Many of us who saw Hurricane Harvey’s power will never forget images of the storm’s staggering toll. Yet, we’ll also remember Harvey’s heroes — both first responders and ordinary residents. Their extraordinary actions provided both desperately needed aid and powerful inspiration as the crisis unfolded.

The inspiration still resonates.

One of the scenes touching me the most was the crowd of strangers jumping from their cars and forming a human chain to rescue an elderly Houston man stranded in his flooded SUV. After being carried to safety, the motorist was reunited with his son at a hospital.

To me, the spontaneous human chain was a perfect metaphor for the very best things about Texas. The can-do spirit, kindness shown to others and Lone Star pride and generosity were displayed thousands of ways during Harvey’s worst days. Friends who have come to San Antonio from other states kept saying they thought Texans reacted with more caring and bigheartedness than folks in any other place they have lived. I’ve been here more than half my life and I agree.

There’s a special sense of place here — a Texas state of mind.

It’s the same spirit many of us — whose lives have been touched by natural disasters closer to home — have experienced: Neighbors who brought their boats and canoes in 1998 to waterlogged San Antonio neighborhoods during the 100-year flood, countless San Antonio Food Bank volunteers who respond to area cataclysms, or individual chefs such as Joan Cheever, whose nonprofit The Chow Train has reported to calamities from Bastrop wildfires to a San Marcos deluge, as well as serving thousands of Harvey victims and first responders in Rockport and Port Aransas in August.

Hundreds of unsung individuals, such as San Antonians Carol Hirschi and Bob Jeske, gave their time, gas and money traveling to Rockport, where Hirschi and other San Antonio-area folks helped provide meals with nonprofit Mercy Chefs, while Jeske pitched in with area efforts.

It seemed like everyone statewide wanted to help, and indeed, many did, whether it was making an online donation or getting in a pickup to support the relief effort. Doctors and medical techs, military folks and veterans, animal lovers and volunteer veterinarians, construction workers and couture designers put their figurative oars in the waters and rowed out to deliver boatloads of assistance. Homegrown Texas companies including San Antonio giants H-E-B, Valero, NuStar and USAA sent money, goods and volunteers to stricken regions. Texans came in swarms to help the Food Bank, American Red Cross, The Salvation Army and other nonprofits.

San Antonio sheltered more than 1,400 Harvey evacuees and sent dozens of first responders to help communities hardest hit by the storm. The Alamo City would have been ready – and more than willing — to house many thousands more if the need had arisen, as we did, with open arms, after Hurricane Katrina.

Bexar County Judge Nelson Wolff told me his granddaughter volunteered to comfort evacuees in Houston’s convention center.
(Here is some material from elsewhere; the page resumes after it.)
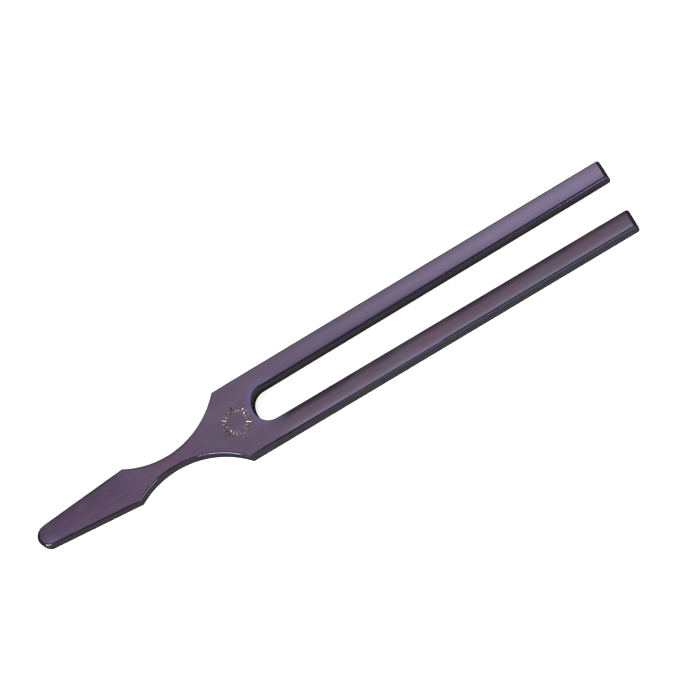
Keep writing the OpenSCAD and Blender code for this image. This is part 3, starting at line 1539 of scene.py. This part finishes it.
@dataclass(frozen=True)
class Viewpoint:
    """A long lens above the fork, leaning a little towards its right side and its tips."""

    lean_deg: float = 15.96
    forward_deg: float = 3.85
    roll_deg: float = 30.945
    distance: float = 1.2
    px_per_mm: float = 4.518
    aim_mm: Point = (4.73, 4.35)
    frame_px: float = 700.0
    sensor_mm: float = 36.0

    def axes(self) -> tuple[Vector, Vector, Vector]:
        """Works out which way the camera points.

        Returns:
            Its right, up and back directions.
        """
        a, b, r = (math.radians(v) for v in (self.lean_deg, self.forward_deg, self.roll_deg))
        right = Vector((math.cos(b), math.sin(a) * math.sin(b), -math.cos(a) * math.sin(b)))
        up = Vector((0, math.cos(a), math.sin(a)))
        back = Vector((math.sin(b), -math.sin(a) * math.cos(b), math.cos(a) * math.cos(b)))
        turned_right = right * math.cos(r) - up * math.sin(r)
        return turned_right, right * math.sin(r) + up * math.cos(r), back

    def build(self, middle: Vector) -> None:
        """Makes the camera.

        Args:
            middle: The middle of the fork, in metres.
        """
        right, up, back = self.axes()
        aim = middle + (right * self.aim_mm[0] + up * self.aim_mm[1]) * MM
        data = bpy.data.cameras.new("viewpoint")
        data.sensor_width = self.sensor_mm
        data.lens = self.px_per_mm * self.distance / MM * self.sensor_mm / self.frame_px
        data.clip_start, data.clip_end = 0.05, 20
        camera = bpy.data.objects.new("viewpoint", data)
        bpy.context.scene.collection.objects.link(camera)
        turn = Matrix((right, up, back)).transposed().to_4x4()
        camera.matrix_world = Matrix.Translation(aim + back * self.distance) @ turn
        bpy.context.scene.camera = camera


@dataclass(frozen=True)
class Panel:
    """One soft light, aimed at the fork."""

    name: str
    place: tuple[float, float, float]
    size: Point
    watts: float
    colour: str = "#ffffff"

    def build(self) -> None:
        """Makes the light."""
        data = bpy.data.lights.new(self.name, "AREA")
        data.shape = "RECTANGLE"
        data.size, data.size_y = self.size
        data.energy = self.watts
        data.color = linear(self.colour)[:3]
        lamp = bpy.data.objects.new(self.name, data)
        lamp.visible_camera = False
        lamp.location = self.place
        lamp.rotation_euler = Vector(self.place).to_track_quat("Z", "Y").to_euler()
        bpy.context.scene.collection.objects.link(lamp)


@dataclass(frozen=True)
class Studio:
    """A pale floor under soft lights."""

    floor_size: float = 6.0
    floor_drop: float = 0.00005
    floor_colour: str = "#f6f6f6"
    floor_glow: float = 0.68
    floor_roughness: float = 0.9
    floor_specular: float = 0.1
    room: float = 0.55
    panels: tuple[Panel, ...] = (
        Panel("overhead", (-0.07, 0.27, 0.95), (0.95, 0.95), 2.9),
        Panel("low_front", (0.19, -0.45, 0.14), (0.28, 0.12), 3.8),
        Panel("low_back", (-0.40, -0.34, 0.2), (0.26, 0.12), 2.6),
    )

    def build(self) -> None:
        """Makes the floor and the lights."""
        made = bmesh.new()
        low = Matrix.Translation((0, 0, -self.floor_drop))
        half = self.floor_size / 2
        bmesh.ops.create_grid(made, x_segments=1, y_segments=1, size=half, matrix=low)
        mesh = bpy.data.meshes.new("floor")
        made.to_mesh(mesh)
        made.free()
        mat = bpy.data.materials.new("pale_matte_floor")
        mat.use_nodes = True
        shader = mat.node_tree.nodes["Principled BSDF"]
        looks = {
            "Base Color": linear(self.floor_colour),
            "Roughness": self.floor_roughness,
            "Specular IOR Level": self.floor_specular,
            "Emission Color": WHITE,
            "Emission Strength": self.floor_glow,
        }
        feed(shader, looks)
        mesh.materials.append(mat)
        object_from("floor", mesh)
        for panel in self.panels:
            panel.build()
        world = bpy.data.worlds.new("room")
        bpy.context.scene.world = world
        world.use_nodes = True
        feed(world.node_tree.nodes["Background"], {"Color": WHITE, "Strength": self.room})
        bpy.context.scene.view_settings.view_transform = "Standard"


def main() -> None:
    """Builds the fork and its stage."""
    logging.basicConfig(level=logging.INFO, format="%(name)s: %(message)s")
    sizes = ForkSizes.from_frame(frame["record"])
    finishes = Finishes.build(sizes)
    StemAndYoke(sizes).dress(finishes)
    TineBar(sizes, Side.LEFT, slant=0.1).dress(finishes)
    TineBar(sizes, Side.RIGHT).dress(finishes)
    Viewpoint().build(Vector((0, 0, sizes.mid_z * MM)))
    Studio().build()


if __name__ == "__main__":
    main()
Almost every Texas family had a story of someone in the path of the flood, and someone reaching out to help others.

Texas is a state full of contradictions, from hard-core cowboys and die-hard hunters to hippies and yuppies, and folks both liberal and conservative. However, in a pinch, we’re all Texans.

“We may not like each other,” Wolff said, “but when disaster strikes, we pull together.”

Amen. Just think what we could accomplish if we always collaborated, like that lifesaving human chain.